Quegli uomini e quelle donne che scelsero di combattere per la libertà e non di sopravvivere da servi, se oggi fossero qui tra di noi, non avrebbero alcuna difficoltà a riconoscere nei combattenti ucraini che lottano per la difesa della loro libertà e del futuro del loro paese dei “compagni d’arme”, dei commilitoni nella stessa battaglia. Non confonderebbero la resa con la pace e non auspicherebbero una generica fine delle ostilità. Chi scelse la via dei monti non lo fece nella certezza che il nazifascismo sarebbe stato sconfitto, ma nell’urgenza di partecipare alla lotta per la sua sconfitta. Quegli uomini e quelle donne erano pacifici, ma non pacifisti, perché avevano potuto vedere dove il pacifismo aveva condotto l’Europa a Monaco, nel 1938. Tra le cose che fanno più male in questo 80° Anniversario della Liberazione c’è il constatare come il vertice dell’associazione che dovrebbe serbare la memoria delle motivazioni, dei valori e del sacrificio di quei nostri progenitori non abbia saputo riconoscere l’evidente fratellanza d’armi tra quella nostra lotta di allora e la lotta del valoroso popolo ucraino di oggi. Uno spettacolo miserabile che offende la memoria dei tanti combattenti per la libertà, di ieri e di oggi, tantopiù perché affermata da “partigiani” da salotto e da tastiera.

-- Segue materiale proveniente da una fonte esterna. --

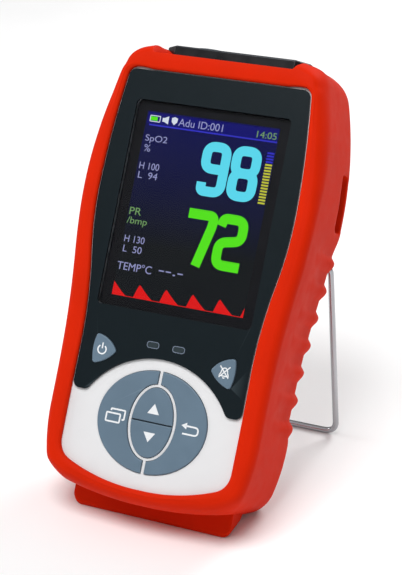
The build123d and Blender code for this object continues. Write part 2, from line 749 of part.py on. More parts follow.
with BuildPart() as spo2_contacts:
    with BuildSketch(Plane.XY.offset(SOCKET_FLOOR - CONTACT_DEPTH + 0.02)):
        with Locations(Location((SPO2_X, SOCKET_Y, 0), (0, 0, SOCKET_TURN))):
            with PolarLocations(CONTACT_CIRCLE, SPO2_CONTACTS):
                Circle(CONTACT_RADIUS)
                Circle(CONTACT_RADIUS / 2, mode=Mode.SUBTRACT)
    extrude(amount=CONTACT_DEPTH - 0.05)

# ---- Data port in the right side, behind the slot in the boot
with BuildPart() as data_port:
    with BuildSketch(side(28.2)):
        with Locations((SLOT_Y, SLOT_Z)):
            RectangleRounded(3.8, 8.4, 0.6)
    extrude(amount=6.4)
    with BuildSketch(side(29.2)):
        with Locations((SLOT_Y, SLOT_Z)):
            RectangleRounded(3.0, 7.6, 0.4)
    extrude(amount=10, mode=Mode.SUBTRACT)
    with BuildSketch(side(28.2)):
        with Locations((SLOT_Y, SLOT_Z)):
            Rectangle(0.7, 5.6)
    extrude(amount=5.6)

# ---- Case screws, in from the back
with BuildPart() as case_screws:
    for place in CASE_BOSSES:
        with BuildSketch(front(CASE_BACK - 0.1)):
            with Locations(place):
                Circle(2.15)
        extrude(amount=1.4)
        with BuildSketch(front(CASE_BACK - 1)):
            with Locations(place):
                Circle(SCREW_RADIUS)
        extrude(amount=CASE_BACK - 1 - 4.0)
        with BuildSketch(front(CASE_BACK)):
            with Locations(place):
                Rectangle(2.4, 0.6)
                Rectangle(0.6, 2.4)
        extrude(amount=0.9, mode=Mode.SUBTRACT)

# ---- Bail: bent steel wire, open against its stop with its bar on the table
pivot_height = DISPLAY_HEIGHT - PIVOT_Y * sin(radians(LEAN)) + PIVOT_Z * cos(radians(LEAN))
bail_length = (pivot_height - WIRE_RADIUS) / cos(radians(OPEN_ANGLE - LEAN))
bar_y = PIVOT_Y + bail_length * sin(radians(OPEN_ANGLE))
bar_z = PIVOT_Z - bail_length * cos(radians(OPEN_ANGLE))
with BuildPart() as bail:
    with BuildLine() as wire:
        FilletPolyline(
            (-BAIL_STUB, PIVOT_Y, PIVOT_Z),
            (-BAIL_HALF, PIVOT_Y, PIVOT_Z),
            (-BAIL_HALF, bar_y, bar_z),
            (BAIL_HALF, bar_y, bar_z),
            (BAIL_HALF, PIVOT_Y, PIVOT_Z),
            (BAIL_STUB, PIVOT_Y, PIVOT_Z),
            radius=[2.4, 5.0, 5.0, 2.4],
        )
    with BuildSketch(Plane(origin=(-BAIL_STUB, PIVOT_Y, PIVOT_Z), z_dir=(-1, 0, 0))):
        Circle(WIRE_RADIUS)
    sweep()

# ---- Lean the pieces back, put the origin under them and write them
pieces = {
    "boot": boot,
    "front_case": front_case,
    "bezel": bezel,
    "display_window": display_window,
    "lcd_panel": lcd_panel,
    "backlight": backlight,
    "lcd_frame": lcd_frame,
    "power_key": power_key,
    "alarm_silence_key": alarm_silence_key,
    "menu_key": menu_key,
    "return_key": return_key,
    "up_key": up_key,
    "down_key": down_key,
    "keypad_mat": keypad_mat,
    "snap_domes": snap_domes,
    "light_pipes": light_pipes,
    "status_leds": status_leds,
    "main_board": main_board,
    "processor": processor,
    "board_chips": board_chips,
    "display_connector": display_connector,
    "board_screws": board_screws,
    "case_gasket": case_gasket,
    "rear_case": rear_case,
    "battery_door": battery_door,
    "battery_cells": battery_cells,
    "battery_contacts": battery_contacts,
    "speaker": speaker,
    "connector_block": connector_block,
    "spo2_socket": spo2_socket,
    "spo2_contacts": spo2_contacts,
    "temp_jack": temp_jack,
    "data_port": data_port,
    "case_screws": case_screws,
    "bail": bail,
}
lean_back = Location((0, 0, 0), (-LEAN, 0, 0))
leaning = boot.part.moved(lean_back).bounding_box()
middle_y = (leaning.min.Y + leaning.max.Y) / 2
stand = Location((0, -middle_y, DISPLAY_HEIGHT)) * lean_back
for label, name in pieces.items():
    name.part.label = label
    name.part.move(stand)
    export_step(name.part, f"parts/{label}.step")
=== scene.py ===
import json
import math

import bmesh
import bpy
import numpy as np
from mathutils import Matrix, Vector

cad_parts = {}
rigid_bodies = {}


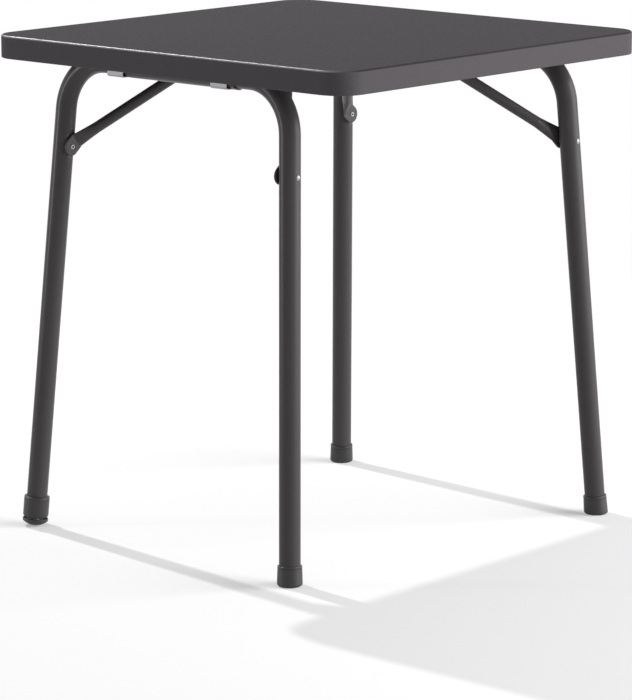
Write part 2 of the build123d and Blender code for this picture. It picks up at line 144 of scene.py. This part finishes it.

L’Europa di oggi, per nostra fortuna, non è coinvolta direttamente in una guerra guerreggiata. E se saprà compiere le scelte giuste e mostrare il coraggio necessario non lo sarà. Ma la guerra è alle nostre porte e, complice il tentativo di cambio di regime che è all’opera Oltreoceano, una minacciosa potenza autoritaria priva di scrupoli e umanità cerca nuovamente di allungare la sua nera ombra sul nostro futuro. La difesa attiva delle libertà costituzionali che dalla Resistenza discendono è oggi coerentemente affidata tanto alle istituzioni repubblicane quanto a quelle europee. Il processo di unificazione continentale è il traguardo più nobile e più importante che la guerra di liberazione ci ha consegnato e ha reso possibile. E’ lo spirito autentico del manifesto di Ventotene. La difesa di queste nostre istituzioni democratiche, nazionali ed europee, tanto più oggi che assistiamo sgomenti e raggelati alla deriva statunitense, insieme al sostegno alla resistenza ucraina, è il modo più nobile e concreto con cui possiamo dare continuità allo spirito del 25 aprile. L’Europa, con tutti suoi limiti e con alcune vistose e tristi eccezioni di cui l’Ungheria di Orbán è la più eclatante, rappresenta comunque lo strenuo bastione della libertà in un’epoca in cui troppi, per contrapposte ma convergenti viltà e miopie, sembrano disposti a sacrificarla. Ricordiamocelo con legittimo orgoglio e con doverosa dedizione. Buon 25 aprile a tutte e tutti noi.